■ **WHAT YOU SHOULD DO**
Copy out each line of the material below that holds the string "materials".

───── INPUT RECORDS ─────

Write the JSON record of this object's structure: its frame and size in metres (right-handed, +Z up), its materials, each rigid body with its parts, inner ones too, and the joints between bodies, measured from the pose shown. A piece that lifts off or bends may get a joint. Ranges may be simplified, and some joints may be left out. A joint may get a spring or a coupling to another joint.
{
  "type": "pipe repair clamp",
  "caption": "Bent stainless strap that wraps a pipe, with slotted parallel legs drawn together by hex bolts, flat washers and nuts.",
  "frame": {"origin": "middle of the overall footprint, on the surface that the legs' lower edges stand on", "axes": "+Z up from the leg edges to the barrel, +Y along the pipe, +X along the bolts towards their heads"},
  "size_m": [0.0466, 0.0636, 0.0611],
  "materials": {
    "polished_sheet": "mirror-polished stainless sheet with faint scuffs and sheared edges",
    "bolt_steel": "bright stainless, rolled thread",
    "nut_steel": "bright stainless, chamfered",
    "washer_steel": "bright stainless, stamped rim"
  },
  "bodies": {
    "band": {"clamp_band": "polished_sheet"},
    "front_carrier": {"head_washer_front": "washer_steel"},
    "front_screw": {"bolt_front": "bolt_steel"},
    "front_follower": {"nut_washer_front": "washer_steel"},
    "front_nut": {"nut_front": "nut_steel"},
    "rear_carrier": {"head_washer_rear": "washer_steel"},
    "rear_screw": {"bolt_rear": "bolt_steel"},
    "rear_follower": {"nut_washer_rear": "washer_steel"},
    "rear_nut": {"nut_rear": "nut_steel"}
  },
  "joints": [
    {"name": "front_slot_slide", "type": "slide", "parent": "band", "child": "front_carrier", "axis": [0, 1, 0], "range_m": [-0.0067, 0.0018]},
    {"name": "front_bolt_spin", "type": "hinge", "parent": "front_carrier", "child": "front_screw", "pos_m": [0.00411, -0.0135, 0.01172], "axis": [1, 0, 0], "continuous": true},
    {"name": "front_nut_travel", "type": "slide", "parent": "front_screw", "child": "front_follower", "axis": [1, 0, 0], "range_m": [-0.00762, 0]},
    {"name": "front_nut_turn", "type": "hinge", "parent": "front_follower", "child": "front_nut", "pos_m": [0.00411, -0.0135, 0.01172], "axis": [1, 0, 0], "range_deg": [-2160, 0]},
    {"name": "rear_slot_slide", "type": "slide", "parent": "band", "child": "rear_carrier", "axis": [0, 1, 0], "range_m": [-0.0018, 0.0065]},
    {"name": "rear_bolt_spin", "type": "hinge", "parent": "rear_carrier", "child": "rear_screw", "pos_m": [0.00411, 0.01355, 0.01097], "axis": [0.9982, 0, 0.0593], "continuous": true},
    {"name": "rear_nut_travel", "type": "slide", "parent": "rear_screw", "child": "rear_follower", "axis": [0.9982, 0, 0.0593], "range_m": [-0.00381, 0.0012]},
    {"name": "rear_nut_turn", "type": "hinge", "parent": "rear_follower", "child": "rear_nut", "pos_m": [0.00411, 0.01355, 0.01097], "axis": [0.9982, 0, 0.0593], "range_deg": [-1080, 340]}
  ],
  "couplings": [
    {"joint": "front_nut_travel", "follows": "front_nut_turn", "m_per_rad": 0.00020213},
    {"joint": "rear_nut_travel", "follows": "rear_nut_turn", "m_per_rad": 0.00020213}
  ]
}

─────
───── INPUT RECORDS ─────

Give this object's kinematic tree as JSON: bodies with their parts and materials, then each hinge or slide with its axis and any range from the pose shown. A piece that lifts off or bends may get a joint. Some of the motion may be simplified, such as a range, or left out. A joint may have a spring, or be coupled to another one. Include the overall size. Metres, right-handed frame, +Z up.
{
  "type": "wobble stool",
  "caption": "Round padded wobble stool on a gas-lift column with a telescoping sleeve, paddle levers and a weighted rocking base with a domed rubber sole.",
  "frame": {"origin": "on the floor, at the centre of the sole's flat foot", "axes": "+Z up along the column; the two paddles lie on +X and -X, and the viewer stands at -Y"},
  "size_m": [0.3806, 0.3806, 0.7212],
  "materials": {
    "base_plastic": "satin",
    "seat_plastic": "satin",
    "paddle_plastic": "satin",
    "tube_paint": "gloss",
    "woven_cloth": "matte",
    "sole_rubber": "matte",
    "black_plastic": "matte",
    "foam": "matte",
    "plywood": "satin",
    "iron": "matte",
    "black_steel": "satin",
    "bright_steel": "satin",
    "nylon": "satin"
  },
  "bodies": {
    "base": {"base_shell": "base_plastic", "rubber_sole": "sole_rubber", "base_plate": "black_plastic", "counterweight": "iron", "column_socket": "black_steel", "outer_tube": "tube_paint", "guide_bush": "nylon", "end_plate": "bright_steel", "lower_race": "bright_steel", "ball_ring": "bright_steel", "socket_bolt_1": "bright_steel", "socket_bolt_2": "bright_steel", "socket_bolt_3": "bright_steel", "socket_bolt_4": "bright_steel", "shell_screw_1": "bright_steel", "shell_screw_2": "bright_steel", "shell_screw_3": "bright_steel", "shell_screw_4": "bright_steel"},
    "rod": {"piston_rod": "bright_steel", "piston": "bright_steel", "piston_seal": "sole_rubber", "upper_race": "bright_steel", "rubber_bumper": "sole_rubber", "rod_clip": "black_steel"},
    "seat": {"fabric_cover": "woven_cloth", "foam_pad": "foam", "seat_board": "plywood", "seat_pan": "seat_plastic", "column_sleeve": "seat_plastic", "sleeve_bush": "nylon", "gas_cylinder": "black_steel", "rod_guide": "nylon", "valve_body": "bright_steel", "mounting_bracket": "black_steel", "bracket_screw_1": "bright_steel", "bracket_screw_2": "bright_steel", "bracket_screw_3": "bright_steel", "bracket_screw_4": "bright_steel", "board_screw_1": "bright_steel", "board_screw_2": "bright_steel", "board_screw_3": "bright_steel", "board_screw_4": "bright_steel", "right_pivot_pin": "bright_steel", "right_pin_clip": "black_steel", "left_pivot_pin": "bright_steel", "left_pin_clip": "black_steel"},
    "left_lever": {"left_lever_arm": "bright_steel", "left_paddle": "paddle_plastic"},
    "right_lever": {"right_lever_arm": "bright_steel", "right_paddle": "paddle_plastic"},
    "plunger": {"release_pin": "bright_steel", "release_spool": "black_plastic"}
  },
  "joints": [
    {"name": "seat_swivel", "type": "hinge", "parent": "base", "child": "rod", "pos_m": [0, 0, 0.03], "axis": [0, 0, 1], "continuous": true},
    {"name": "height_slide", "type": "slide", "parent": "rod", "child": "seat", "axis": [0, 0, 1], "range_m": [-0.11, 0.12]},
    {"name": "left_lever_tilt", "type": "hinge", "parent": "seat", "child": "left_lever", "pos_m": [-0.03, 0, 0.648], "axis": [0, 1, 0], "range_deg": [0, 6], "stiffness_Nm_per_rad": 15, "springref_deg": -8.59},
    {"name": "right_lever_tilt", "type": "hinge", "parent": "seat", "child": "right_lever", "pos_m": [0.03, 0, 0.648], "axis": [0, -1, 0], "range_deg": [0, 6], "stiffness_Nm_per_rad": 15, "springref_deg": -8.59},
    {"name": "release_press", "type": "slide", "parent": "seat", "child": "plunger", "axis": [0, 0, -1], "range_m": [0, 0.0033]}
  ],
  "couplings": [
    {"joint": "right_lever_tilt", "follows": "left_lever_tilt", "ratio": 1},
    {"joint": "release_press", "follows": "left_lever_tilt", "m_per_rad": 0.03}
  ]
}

─────

■ **SOLUTION FOR THIS TASK**
Write the JSON record of this object's structure: its frame and size in metres (right-handed, +Z up), its materials, each rigid body with its parts, inner ones too, and the joints between bodies, measured from the pose shown. A piece that lifts off or bends may get a joint. Ranges may be simplified, and some joints may be left out. A joint may get a spring or a coupling to another joint.
  "materials": {
Give this object's kinematic tree as JSON: bodies with their parts and materials, then each hinge or slide with its axis and any range from the pose shown. A piece that lifts off or bends may get a joint. Some of the motion may be simplified, such as a range, or left out. A joint may have a spring, or be coupled to another one. Include the overall size. Metres, right-handed frame, +Z up.
  "materials": {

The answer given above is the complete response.